3. Device according to claim 1, in which said restriction means comprises: a flared tubular portion, the orifice of which that has the smallest cross section is oriented towards the upstream of the pipe of the bypass means, a movable part, mounted in said flared tubular portion so as to allow a displacement between a closure position and a maximum opening position, the positioning of the movable part being a function of the flow rate of fluid in said flared tubular portion, and a return means that acts on the movable part in order to displace it towards the closure position in which the movable part blocks the orifice of the flared tubular portion that has the smallest cross section.

4. Device according to claim 1, in which said restriction means comprises: at least one plate movably mounted about an axis on the upper end of the pipe of the bypass means so as to allow a displacement between a closure position and a maximum opening position, the positioning of said plate being a function of the flow rate of fluid in the bypass means, and a return means that acts on the plate(s) in order to displace it (them) towards the closure position during which the plate(s) block(s) the end of the pipe.

5. Device according to claim 1, in which a small space is made between the upper surface of the bed and the means for retaining the particles.

6. A process for treating an oil containing triglycerides and/or free fatty acids and/or esters in which said solid particles are an adsorbent chosen from the group formed by porous refractory oxides, clays, zeolites, activated carbons, silicon carbide and mixtures thereof in at least one device according to claim 1, said device being operated at a temperature of between 50 C. and 320 C., at a pressure of between 0.1 and 7 MPa and with a residence time of said oil on said bed of solid particles of between 0.1 and 1.8 hours.

7. The process according to claim 6, in which at least two of said devices are used in parallel.

8. The process according to claim 6, in which said adsorbent is chosen from porous refractory oxides that have a macroporosity.

9. The process according to claim 6, in which said adsorbent is free of catalytic metals chosen from groups 6 and 8 to 12.

10. The process according to claim 6, in which said device is used for pretreatment upstream of a process for hydrotreating said oil.

Description

DESCRIPTION OF THE FIGURES

[0077] FIG. 1 presents a general schematic view of a particular arrangement of the device according to the invention. A single-phase fluid 8 flows upwards through the device 1. Said device comprises two beds of solid particles 2 and 3. For the sake of clarity, only the elements of bed 2 are numbered.

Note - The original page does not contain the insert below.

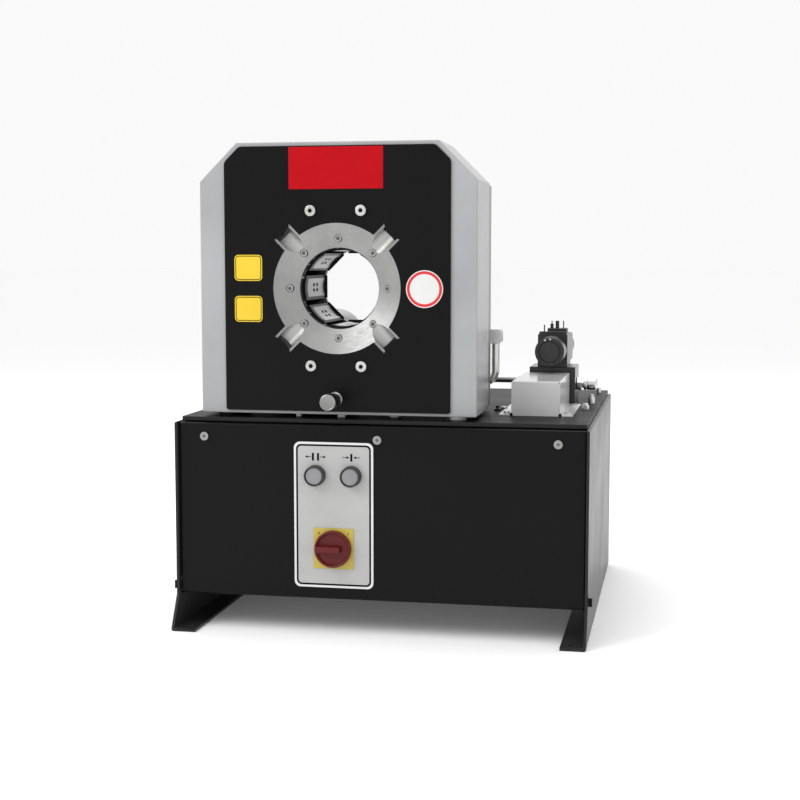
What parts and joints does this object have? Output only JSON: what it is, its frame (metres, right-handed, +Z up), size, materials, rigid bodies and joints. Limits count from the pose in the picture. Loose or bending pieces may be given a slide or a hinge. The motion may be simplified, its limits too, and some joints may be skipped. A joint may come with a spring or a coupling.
{
  "type": "hose crimping machine",
  "caption": "Electric hydraulic hose crimper: dies around an open bore in a steel head, on a low cabinet with oil tank, motor, valve and controls.",
  "frame": {"origin": "centre of the footprint, on the floor under the feet", "axes": "+X to the operator's right, +Y from the front to the back, along the crimping bore, +Z up"},
  "size_m": [0.62, 0.597, 0.7145],
  "materials": {
    "black_paint": "satin gloss powder coat",
    "light_grey_paint": "smooth satin paint",
    "dark_grey_paint": "satin paint",
    "machined_steel": "turned and milled, bright",
    "black_oxide": "black oxide, lightly oiled",
    "ground_steel": "ground",
    "zinc": "bright zinc plate",
    "tank_paint": "satin paint",
    "label_plate": "printed aluminium plate, satin",
    "black_plastic": "moulded, satin",
    "grey_plastic": "moulded, matte",
    "yellow_plastic": "moulded, satin",
    "red_plastic": "moulded, satin",
    "red_enamel": "enamelled plate",
    "yellow_enamel": "enamelled plate",
    "white_enamel": "enamelled plate",
    "motor_paint": "light grey machine paint",
    "cast_iron": "as cast",
    "cover_paint": "smooth light grey paint"
  },
  "bodies": {
    "machine": {"side_plate_left": "black_paint", "side_plate_right": "black_paint", "front_cover": "black_paint", "rear_cover": "black_paint", "oil_tank": "tank_paint", "drain_plug": "zinc", "lid_plate": "black_paint", "cabinet_screws": "black_oxide", "control_plate": "label_plate", "button_left_housing": "black_plastic", "button_right_housing": "black_plastic", "switch_plate": "yellow_plastic", "switch_body": "black_plastic", "contactor_unit": "grey_plastic", "motor_housing": "motor_paint", "gear_pump": "cast_iron", "suction_strainer": "zinc", "filler_neck": "zinc", "cable_gland": "black_plastic", "head_frame": "light_grey_paint", "head_rear_housing": "dark_grey_paint", "rear_screws": "black_oxide", "front_panel": "black_paint", "funnel_ring": "machined_steel", "ring_screws": "zinc", "guide_disc": "black_oxide", "panel_screws": "zinc", "rest_peg": "machined_steel", "badge_plate": "red_enamel", "tag_plates": "yellow_enamel", "tag_disc": "white_enamel", "head_feet": "black_oxide", "manifold_block": "black_oxide", "valve_body": "cast_iron", "valve_coils": "black_plastic", "valve_connector": "black_plastic", "pressure_tube": "zinc", "link_tube": "zinc", "tube_fittings": "zinc", "test_coupling": "zinc", "cable_cover": "cover_paint", "lid_plugs": "zinc"},
    "upper_yoke": {"yoke_upper": "ground_steel", "piston_upper": "ground_steel"},
    "lower_yoke": {"yoke_lower": "ground_steel", "piston_lower": "ground_steel"},
    "button_left": {"button_left_cap": "grey_plastic"},
    "button_right": {"button_right_cap": "grey_plastic"},
    "switch_knob": {"switch_knob": "red_plastic"},
    "spool": {"valve_spool": "ground_steel"},
    "filler_cap": {"filler_cap": "black_plastic"},
    "rotor": {"motor_rotor": "machined_steel"},
    "die_1": {"die_1": "black_oxide"},
    "die_2": {"die_2": "black_oxide"},
    "die_3": {"die_3": "black_oxide"},
    "die_4": {"die_4": "black_oxide"},
    "die_5": {"die_5": "black_oxide"},
    "die_6": {"die_6": "black_oxide"},
    "die_7": {"die_7": "black_oxide"},
    "die_8": {"die_8": "black_oxide"}
  },
  "joints": [
    {"name": "lower_yoke_slide", "type": "slide", "parent": "machine", "child": "lower_yoke", "axis": [0, 0, 1], "range_m": [0, 0.01]},
    {"name": "upper_yoke_slide", "type": "slide", "parent": "machine", "child": "upper_yoke", "axis": [0, 0, -1], "range_m": [0, 0.01]},
    {"name": "die_1_slide", "type": "slide", "parent": "machine", "child": "die_1", "axis": [-1, 0, 0], "range_m": [0, 0.01]},
    {"name": "die_2_slide", "type": "slide", "parent": "machine", "child": "die_2", "axis": [-0.7071, 0, -0.7071], "range_m": [0, 0.01]},
    {"name": "die_3_slide", "type": "slide", "parent": "machine", "child": "die_3", "axis": [0, 0, -1], "range_m": [0, 0.01]},
    {"name": "die_4_slide", "type": "slide", "parent": "machine", "child": "die_4", "axis": [0.7071, 0, -0.7071], "range_m": [0, 0.01]},
    {"name": "die_5_slide", "type": "slide", "parent": "machine", "child": "die_5", "axis": [1, 0, 0], "range_m": [0, 0.01]},
    {"name": "die_6_slide", "type": "slide", "parent": "machine", "child": "die_6", "axis": [0.7071, 0, 0.7071], "range_m": [0, 0.01]},
    {"name": "die_7_slide", "type": "slide", "parent": "machine", "child": "die_7", "axis": [0, 0, 1], "range_m": [0, 0.01]},
    {"name": "die_8_slide", "type": "slide", "parent": "machine", "child": "die_8", "axis": [-0.7071, 0, 0.7071], "range_m": [0, 0.01]},
    {"name": "button_left_press", "type": "slide", "parent": "machine", "child": "button_left", "axis": [0, 1, 0], "range_m": [0, 0.004], "stiffness_N_per_m": 700, "springref_m": -0.003},
    {"name": "button_right_press", "type": "slide", "parent": "machine", "child": "button_right", "axis": [0, 1, 0], "range_m": [0, 0.004], "stiffness_N_per_m": 700, "springref_m": -0.003},
    {"name": "switch_turn", "type": "hinge", "parent": "machine", "child": "switch_knob", "pos_m": [-0.065, -0.2735, 0.126], "axis": [0, 1, 0], "range_deg": [0, 90]},
    {"name": "spool_shift", "type": "slide", "parent": "machine", "child": "spool", "axis": [0, 1, 0], "range_m": [-0.003, 0.003], "stiffness_N_per_m": 3000},
    {"name": "filler_cap_turn", "type": "hinge", "parent": "machine", "child": "filler_cap", "pos_m": [0.06, 0.2065, 0.33], "axis": [0, 0, 1], "range_deg": [0, 60]},
    {"name": "rotor_spin", "type": "hinge", "parent": "machine", "child": "rotor", "pos_m": [-0.174, 0.0565, 0.3], "axis": [0, 0, 1], "continuous": true}
  ],
  "couplings": [
    {"joint": "upper_yoke_slide", "follows": "lower_yoke_slide", "ratio": 1},
    {"joint": "die_1_slide", "follows": "lower_yoke_slide", "ratio": 1},
    {"joint": "die_2_slide", "follows": "lower_yoke_slide", "ratio": 1},
    {"joint": "die_3_slide", "follows": "lower_yoke_slide", "ratio": 1},
    {"joint": "die_4_slide", "follows": "lower_yoke_slide", "ratio": 1},
    {"joint": "die_5_slide", "follows": "lower_yoke_slide", "ratio": 1},
    {"joint": "die_6_slide", "follows": "lower_yoke_slide", "ratio": 1},
    {"joint": "die_7_slide", "follows": "lower_yoke_slide", "ratio": 1},
    {"joint": "die_8_slide", "follows": "lower_yoke_slide", "ratio": 1}
  ]
}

[0078] The beds are retained on their lower surface by a distribution means 4 and by a means for retaining said particles 3. Each bed comprises a bypass means 5 comprising a pipe 6 and a means for restricting the passage 7 actuated by the differential pressure across the bed.

[0079] FIG. 2 presents a particular arrangement of the device according to the invention in which said bypass means is positioned at the periphery of said bed of particles. The numbering is identical to that of FIG. 1.

EXAMPLES

[0080] The example illustrates a use of the device according to the invention and according to the prior art for treating an oil containing triglycerides, free fatty acids and esters. It is illustrated by FIG. 3.

[0081] A device according to the prior art comprising a fixed bed of solid particles of alumina impregnated with calcium phosphate is passed through by a feedstock of rapeseed vegetable oil type, having a density of 875 kg.m.sup.3 and a viscosity of 5 cP. The liquid surface velocity through each of the beds is 7 mm.s.sup.1. The device has an internal diameter of 2 m, corresponding to the diameter of the fixed bed. The fixed bed has a total height of 2 m.

[0082] The differential pressure, also referred to as pressure drop, across the fixed bed increases gradually until it reaches 0.5 bar (0.05 MPa) in around 45 days. When this pressure drop is reached, it is necessary to stop the device in order to clean or replace the fixed bed.

[0083] The change over time of the pressure drop is represented as a solid line in FIG. 3.

[0084] The device according to the invention comprises two catalyst beds each with a diameter of 2 m and a height of 1 m. It is passed through in an upflow manner by one and the same oil feedstock as the device according to the prior art (rapeseed vegetable oil, having a density of 750 kg.m.sup.3 and a viscosity of 5 cP). The liquid surface velocity through each of the catalyst beds is 7 mm.s.sup.1.

[0085] Each of the beds comprises a bypass means comprising a bypass tube and a gradually opening valve was installed on a bypass tube. The diameter of the bypass tube is 0.05 m. Each valve is sized in order to open gradually starting from 0.2 bar (0.02 MPa) of pressure drop, i.e. of differential pressure, in the catalyst bed.

[0086] The two catalyst beds are separated by a height of 50 cm.

[0087] The pressure drop across the device, measured between the inlet of the first bed and the outlet of the second bed, increases gradually with time. A little after 40 days, the gradual opening of the valve of the first bed is observed when the total pressure drop reaches around 0.2 bar (0.02 MPa). The differential pressure continues to increase until the valve of the second bed also begins to open, after around a hundred days.

[0088] The limiting pressure drop of 0.5 bar (0.05 MPa) will be reached after around 110 days, thus making it possible to substantially delay the stopping of the device for the replacement or cleaning of the fixed beds, when the same total amount of solid particles has been used.